The new approach has yet to be tested after the rout rebels sustained this week when a two-day rebel advance forward along about 200km of coast west from Brega was repulsed and turned into a rapid retreat over the following two days.
On the road between Ajdabiyah and Benghazi, rebel gun emplacements were set up in freshly dug ditches facing toward Ajdabiyah and the front line.
Only two weeks ago, Gadafy's forces were at the gates of Benghazi and the Libyan leader pledged "No mercy, no pity" for rebels who would be flushed out "house by house, room by room".
"Benghazi is quite secure," senior rebel council official Abdel Hameed Ghoga told reporters.

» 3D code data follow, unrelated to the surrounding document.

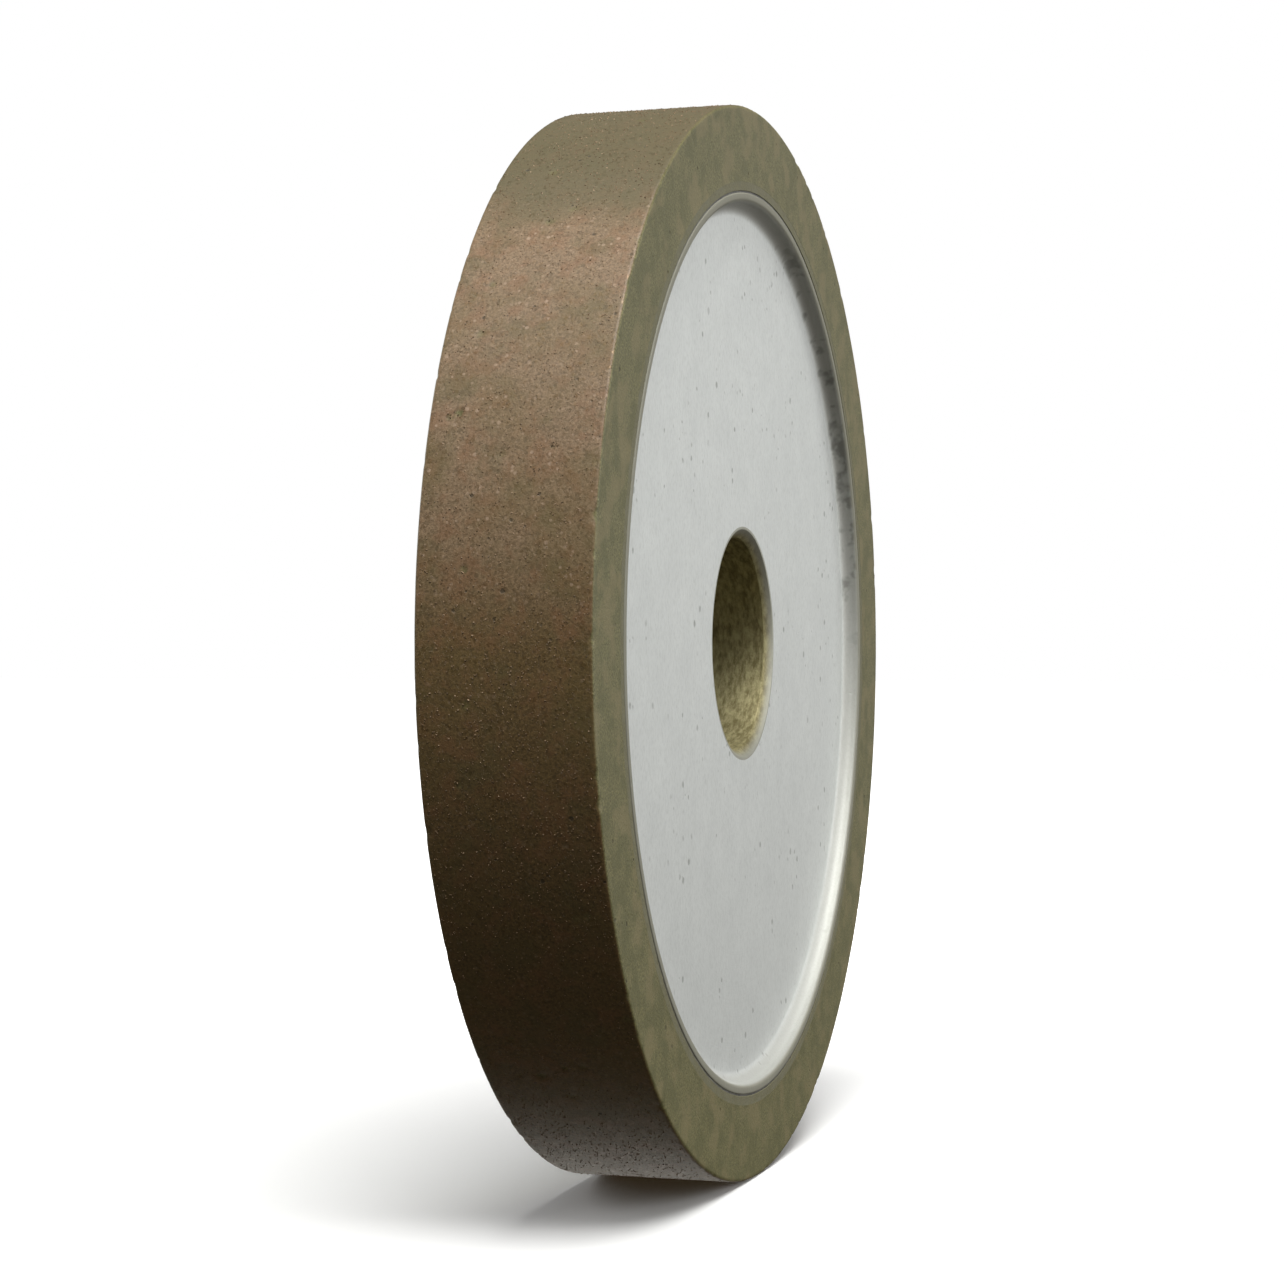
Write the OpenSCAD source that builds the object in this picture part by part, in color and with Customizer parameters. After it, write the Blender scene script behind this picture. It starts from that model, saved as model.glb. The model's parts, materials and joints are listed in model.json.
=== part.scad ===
// Flat resin-bond diamond grinding wheel on a recessed aluminium core.
// The origin is the wheel's centre. The wheel spins about Y, its front face looks along -Y, and +Z is up.

/* [Wheel] */
// Outer diameter over the diamond face
wheel_d = 100; // [90:1:200]
// Width between the two side faces of the rim
wheel_w = 15; // [12:0.5:40]
// Corner break on the two outer edges of the rim
edge_break = 0.25; // [0.05:0.05:1]

/* [Rim layers] */
// Radial depth of the diamond layer
diamond_depth = 7; // [3:0.5:10]
// Radial depth of the diamond-free backing behind it
backing_depth = 0.85; // [0.4:0.05:2]
// Thickness of the adhesive film between the backing and the core
film_t = 0.15; // [0.05:0.05:0.5]
// How far the film stops short of each side face
film_setback = 0.1; // [0.05:0.05:0.5]

/* [Core] */
// Depth of the recess turned into each face of the core
recess_depth = 1.6; // [0.5:0.05:3]
// Radius of the fillet at the foot of the recess wall
recess_fillet = 1.2; // [0.2:0.1:2.5]
// Width of the land left between each recess and the rim
land_w = 0.9; // [0.7:0.1:2]
// Corner break on the outer edge of each land, beside the film
land_break = 0.1; // [0.05:0.05:0.15]
// Corner break on the inner edge of each land, at the mouth of the recess
mouth_break = 0.4; // [0.1:0.05:0.45]

/* [Bore] */
// Diameter of the bore that fits the spindle
bore_d = 20; // [10:0.1:32]
// Wall thickness of the bush that lines the bore
bush_wall = 1; // [0.6:0.1:2]
// Width of the flat ring that the chamfer leaves on each end of the bush
bush_lip = 0.25; // [0.1:0.05:0.5]

/* [Hidden] */
ROUND = 180;
OVERCUT = 1;
half_w = wheel_w / 2;
wheel_r = wheel_d / 2;
// The layers lie one inside the next, so each seats on the radius of the one before it.
backing_r = wheel_r - diamond_depth;
film_r = backing_r - backing_depth;
core_r = film_r - film_t;
bore_r = bore_d / 2;
seat_r = bore_r + bush_wall;
bore_chamfer = bush_wall - bush_lip;
// Distance from the middle plane to each recess floor, which the bush ends flush with
floor_y = half_w - recess_depth;
recess_r = core_r - land_w;
// The fillet is limited by the straight wall below the break at the recess's mouth.
foot_fillet = min(recess_fillet, recess_depth - mouth_break);
foot_r = recess_r - foot_fillet;

// Turns a profile about the spin axis. The profile's X is the radius and its Y lies along the axis.
module turned() {
    rotate([90, 0, 0])
        rotate_extrude($fn = ROUND)
            children();
}

// Closes the outline that starts as these points with their mirror image beyond the middle plane
module two_faced(points) {
    polygon(concat(points, [for (i = [len(points) - 1 : -1 : 0]) [points[i].x, -points[i].y]]));
}

// A ring's profile as wide as the wheel, with its outer edges broken
module ring_profile(inner_r, outer_r, outer_break) {
    two_faced([
        [inner_r, half_w],
        [outer_r - outer_break, half_w],
        [outer_r, half_w - outer_break]
    ]);
}

// What the lathe takes out of one face: a flat floor, the fillet at its foot, a straight wall
// and the break at the mouth
module recess_profile() {
    translate([0, floor_y])
        square([foot_r, recess_depth + OVERCUT]);
    translate([foot_r, floor_y + foot_fillet])
        circle(r = foot_fillet, $fn = ROUND);
    translate([0, floor_y + foot_fillet])
        square([recess_r, recess_depth - foot_fillet + OVERCUT]);
    polygon([
        [recess_r - mouth_break, half_w + OVERCUT],
        [recess_r - mouth_break, half_w - mouth_break],
        [recess_r, half_w - mouth_break],
        [recess_r + mouth_break, half_w],
        [recess_r + mouth_break, half_w + OVERCUT]
    ]);
}

// Resin-bond diamond layer: the working ring
module abrasive_rim() {
    color([0.46, 0.42, 0.32])
        turned()
            ring_profile(backing_r, wheel_r, edge_break);
}

// Diamond-free resin layer that is pressed with the rim and carries it
module backing_ring() {
    color([0.42, 0.41, 0.36])
        turned()
            translate([film_r, -half_w])
                square([backing_depth, wheel_w]);
}

// Adhesive film that holds the pressed ring on the core
module bond_film() {
    color([0.22, 0.22, 0.24])
        turned()
            translate([core_r, film_setback - half_w])
                square([film_t, wheel_w - 2 * film_setback]);
}

// Aluminium disc with a recess in each face, a land at its edge and a seat for the bush
module core() {
    color([0.78, 0.80, 0.78])
        turned()
            difference() {
                ring_profile(seat_r, core_r, land_break);
                recess_profile();
                mirror([0, 1])
                    recess_profile();
            }
}

// Bronze bush pressed into the core, bored to fit the spindle and chamfered at both mouths
module bore_bush() {
    color([0.48, 0.42, 0.27])
        turned()
            two_faced([
                [bore_r, floor_y - bore_chamfer],
                [seat_r - bush_lip, floor_y],
                [seat_r, floor_y]
            ]);
}

abrasive_rim();
backing_ring();
bond_film();
core();
bore_bush();
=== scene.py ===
"""Diamond grinding wheel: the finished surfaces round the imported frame.

The wheel spins about Y and stands on its rim. Lengths are in metres. Only the finishes, and what has a
name that ends in _MM or _mm, are in millimetres.
"""
import json
import math
import random
from functools import cached_property

import bpy
import numpy as np
from mathutils import Matrix, Vector, noise


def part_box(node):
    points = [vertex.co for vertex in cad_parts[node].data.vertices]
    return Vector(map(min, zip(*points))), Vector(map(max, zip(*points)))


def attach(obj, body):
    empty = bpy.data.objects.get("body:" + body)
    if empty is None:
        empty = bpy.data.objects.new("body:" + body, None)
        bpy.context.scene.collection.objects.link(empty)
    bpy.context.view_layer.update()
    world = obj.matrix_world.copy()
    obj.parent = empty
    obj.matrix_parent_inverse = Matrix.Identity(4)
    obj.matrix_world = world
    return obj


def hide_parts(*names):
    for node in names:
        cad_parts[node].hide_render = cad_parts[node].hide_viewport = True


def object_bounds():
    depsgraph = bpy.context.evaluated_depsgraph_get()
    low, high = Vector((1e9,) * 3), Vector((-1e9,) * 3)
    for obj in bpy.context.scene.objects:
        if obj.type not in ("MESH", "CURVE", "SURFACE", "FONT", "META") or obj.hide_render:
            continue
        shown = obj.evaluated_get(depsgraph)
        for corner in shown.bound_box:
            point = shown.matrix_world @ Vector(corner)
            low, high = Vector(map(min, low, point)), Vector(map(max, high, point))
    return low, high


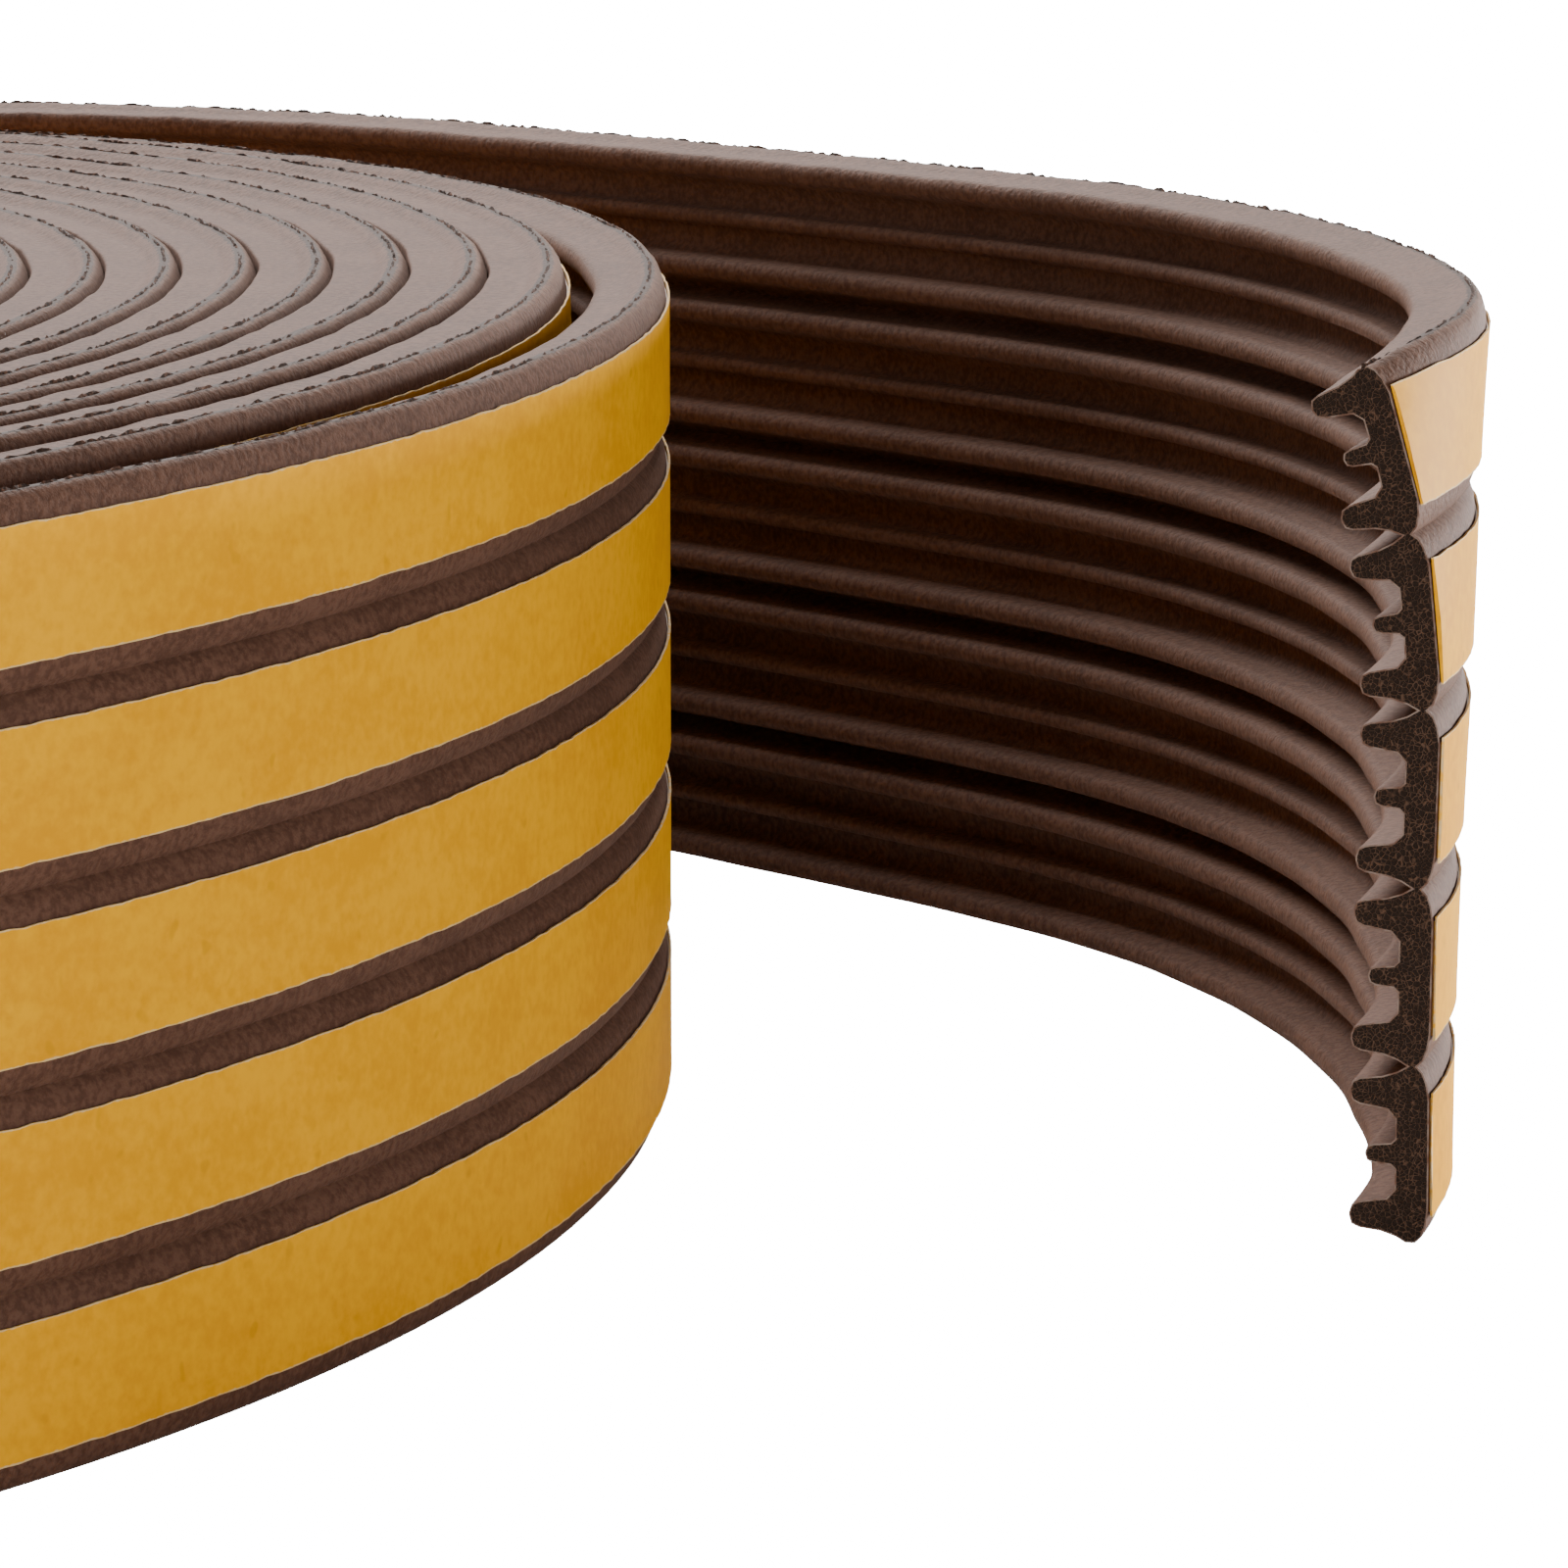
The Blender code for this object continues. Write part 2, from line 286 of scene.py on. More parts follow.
def ribPoints(tipSteps, footSteps):
    # ribbed side from the upper neck to the lane's middle
    corners = [(lane["neck"][1], 0.0)] + [corner[:2] for corner in lane["ribs"]]
    corners.append((lane["ribs"][-1][0], lane["width"] / 2))
    points = [np.array(corners[0], float)]
    for index, (_, _, reach) in enumerate(lane["ribs"]):
        isFoot = index in (0, 3, 4)
        steps = footSteps if isFoot else tipSteps
        points += softCorner(corners[index], corners[index + 1], corners[index + 2], reach, steps)
    return points


def mirrored(points):
    return [np.array([point[0], lane["width"] - point[1]]) for point in reversed(points)]


def fullSection(shoulderSteps, tipSteps, footSteps):
    # all five lanes as a closed outline: down the adhesive side and up the ribbed side
    tops = [stripHeight - index * lane["width"] for index in range(lane["count"])]
    outer, inner = [], []
    for top in tops:
        shoulder = shoulderPoints(shoulderSteps)
        side = shoulder + mirrored(shoulder)[:-1]
        outer += [(depth, top - drop) for depth, drop in side]
        ribs = ribPoints(tipSteps, footSteps)
        side = ribs + mirrored(ribs)[:-1]
        inner += [(depth, top - drop) for depth, drop in side]
    outer.append((lane["neck"][0], 0.0))
    inner.append((lane["neck"][1], 0.0))
    middle = sum(lane["neck"]) / 2
    return np.array(outer + [(middle, 0.0)] + inner[::-1] + [(middle, stripHeight)])


def woundSection(shoulderSteps, tipSteps):
    # a turn under the others shows on its ends alone, so its sides are plain
    shoulder = shoulderPoints(shoulderSteps)
    corners = [(lane["neck"][1], 0.0), lane["ribs"][0][:2], lane["pressedLeg"][:2], lane["pressedSide"]]
    leg = [np.array(corners[0])]
    leg += softCorner(corners[0], corners[1], corners[2], lane["ribs"][0][2], 2)
    leg += softCorner(corners[1], corners[2], corners[3], lane["pressedLeg"][2], tipSteps)
    middle = (sum(lane["neck"]) / 2, 0.0)
    half = shoulder[::-1] + [middle] + leg
    top = [(depth, stripHeight - drop) for depth, drop in half]
    bottom = [(depth, drop) for depth, drop in half]
    return np.array(top[::-1] + bottom)


def wrapSheet(name, stations, depth, height, across):
    # a flat grid is wrapped round the line: its rows follow the strip and its columns the section
    rows, columns = depth.shape
    bpy.ops.object.select_all(action="DESELECT")
    bpy.ops.mesh.primitive_grid_add(x_subdivisions=rows - 1, y_subdivisions=columns, size=1)
    sheet = bpy.context.object
    sheet.name = name
    mesh = sheet.data
    mesh.name = name
    flat = np.empty(len(mesh.vertices) * 3)
    mesh.vertices.foreach_get("co", flat)
    flat = flat.reshape(-1, 3) + 0.5
    row = np.rint(flat[:, 0] * (rows - 1)).astype(int)
    column = np.rint(flat[:, 1] * columns).astype(int)
    places = placeOnStrip(stations, depth, height)
    mesh.vertices.foreach_set("co", places[row, column % columns].ravel())

    corners = np.empty(len(mesh.loops), int)
    mesh.loops.foreach_get("vertex_index", corners)
    across = np.append(across, across[0])
    pattern = np.column_stack([stations["along"][row[corners]], across[column[corners]]])
    mesh.uv_layers[0].name = "strip"
    mesh.uv_layers[0].data.foreach_set("uv", pattern.ravel())
    mesh.update()
    return sheet, row, column


def faceColumns(mesh, column):
    # the section side that each face of a wrapped sheet lies on
    corners = np.empty(len(mesh.polygons) * 4, int)
    mesh.polygons.foreach_get("vertices", corners)
    return column[corners.reshape(-1, 4)].min(axis=1)


def closeSheet(sheet, smoothAngle=50):
    # the sheet's two long edges meet, and its open ends are capped
    bpy.ops.object.select_all(action="DESELECT")
    bpy.context.view_layer.objects.active = sheet
    sheet.select_set(True)
    bpy.ops.object.mode_set(mode="EDIT")
    bpy.ops.mesh.select_all(action="SELECT")
    bpy.ops.mesh.remove_doubles(threshold=0.0000005)
    bpy.ops.mesh.fill_holes(sides=0)
    bpy.ops.mesh.select_all(action="SELECT")
    bpy.ops.mesh.normals_make_consistent(inside=False)
    bpy.ops.mesh.select_all(action="DESELECT")
    bpy.ops.object.mode_set(mode="OBJECT")
    bpy.ops.object.shade_smooth_by_angle(angle=math.radians(smoothAngle))
    return sheet


def insetCut(sheet, toPoint, rim):
    # the skin shows as a thin rim round the cut face nearest to a plan point
    caps = [face for face in sheet.data.polygons if len(face.vertices) > 20]
    cut = min(caps, key=lambda face: math.dist(face.center[:2], toPoint)).index
    bpy.ops.object.select_all(action="DESELECT")
    sheet.select_set(True)
    bpy.context.view_layer.objects.active = sheet
    bpy.ops.object.mode_set(mode="EDIT")
    bpy.ops.mesh.select_mode(type="FACE")
    bpy.ops.mesh.select_all(action="DESELECT")
    bpy.ops.object.mode_set(mode="OBJECT")
    sheet.data.polygons[cut].select = True
    bpy.ops.object.mode_set(mode="EDIT")
    sheet.active_material_index = 1
    bpy.ops.object.material_slot_assign()
    bpy.ops.mesh.inset(thickness=rim, depth=0)
    sheet.active_material_index = 2
    bpy.ops.object.material_slot_assign()
    bpy.ops.mesh.select_all(action="DESELECT")
    bpy.ops.object.mode_set(mode="OBJECT")


print("Finishes")


def newFinish(name, **constants):
    finish = bpy.data.materials.new(name)
    finish.use_nodes = True
    tree = finish.node_tree
    shader = tree.nodes["Principled BSDF"]
    for socket, value in constants.items():
        shader.inputs[socket.replace("_", " ")].default_value = value
    return finish, tree, shader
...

"Our forces have defended it before ... We don't think Gadafy can attack Benghazi again." A US think tank said the military chief of the rebels, Khalifa Hefta, is a veteran Arab nationalist guerrilla foe of Col Gadafy who had backing in the past from the US Central Intelligence Agency.
Heavy gunfire rang out near Col Gadafy's fortified compound in Tripoli for about 20 minutes before dawn and residents said they saw snipers on rooftops and heard distant chanting or shouting.
"There were pools of blood on the streets. You will not find anything now. It's been hosed down and cleaned by the fire trucks," said one Tripoli resident.
Reporters in the city, on edge in past days with popular anxiety compounded by fuel shortages and increasingly long queues outside bakeries and gas stations, are confined to hotels and unable to verify reports from the streets.
While Western action has failed to bring any end to fighting or a quick collapse of Col Gadafy's administration, signs have emerged of secret contacts between Tripoli and Western capitals.
Foreign minister Moussa Koussa defected in London this week. A Col Gadafy appointee also declined to take up his post as UN ambassador, condemning the "spilling of blood" in Libya. Other reports of defections are unconfirmed.
A British government source said Mohammed Ismail, an aide to Col Gadafy's son Saif al-Islam, had been visiting family members in London, but that Britain had "taken the opportunity to send some very strong messages about the Gadafy regime".
Rebel National Council head Mustafa Abdel Jalil discussed prospects for a ceasefire at a news conference after meeting UN special envoy Abdelilah al-Khatibset in Benghazi:
"We have no objection to a ceasefire but on condition that Libyans in western cities have full freedom in expressing their views... Our main demand is the departure of Muammar Gadafy and his sons from Libya. This is a demand we will not go back on."
Rebels were moving quickly to draw income from oil reserves Tripoli says it alone has the right to exploit.
Ali Tarhouni, a top rebel finance official, told a news conference Qatar would provide fuel, medicine, food and other humanitarian needs to rebels as part of a deal eventually to market oil from eastern Libya that remains under a UN embargo.
He also said rebels had set up a "quasi-ministry of oil" and oil staff were now working under that body or for the east-based Arabian Gulf Oil Company, which has said it has cut ties with its parent, state-owned National Oil Corp.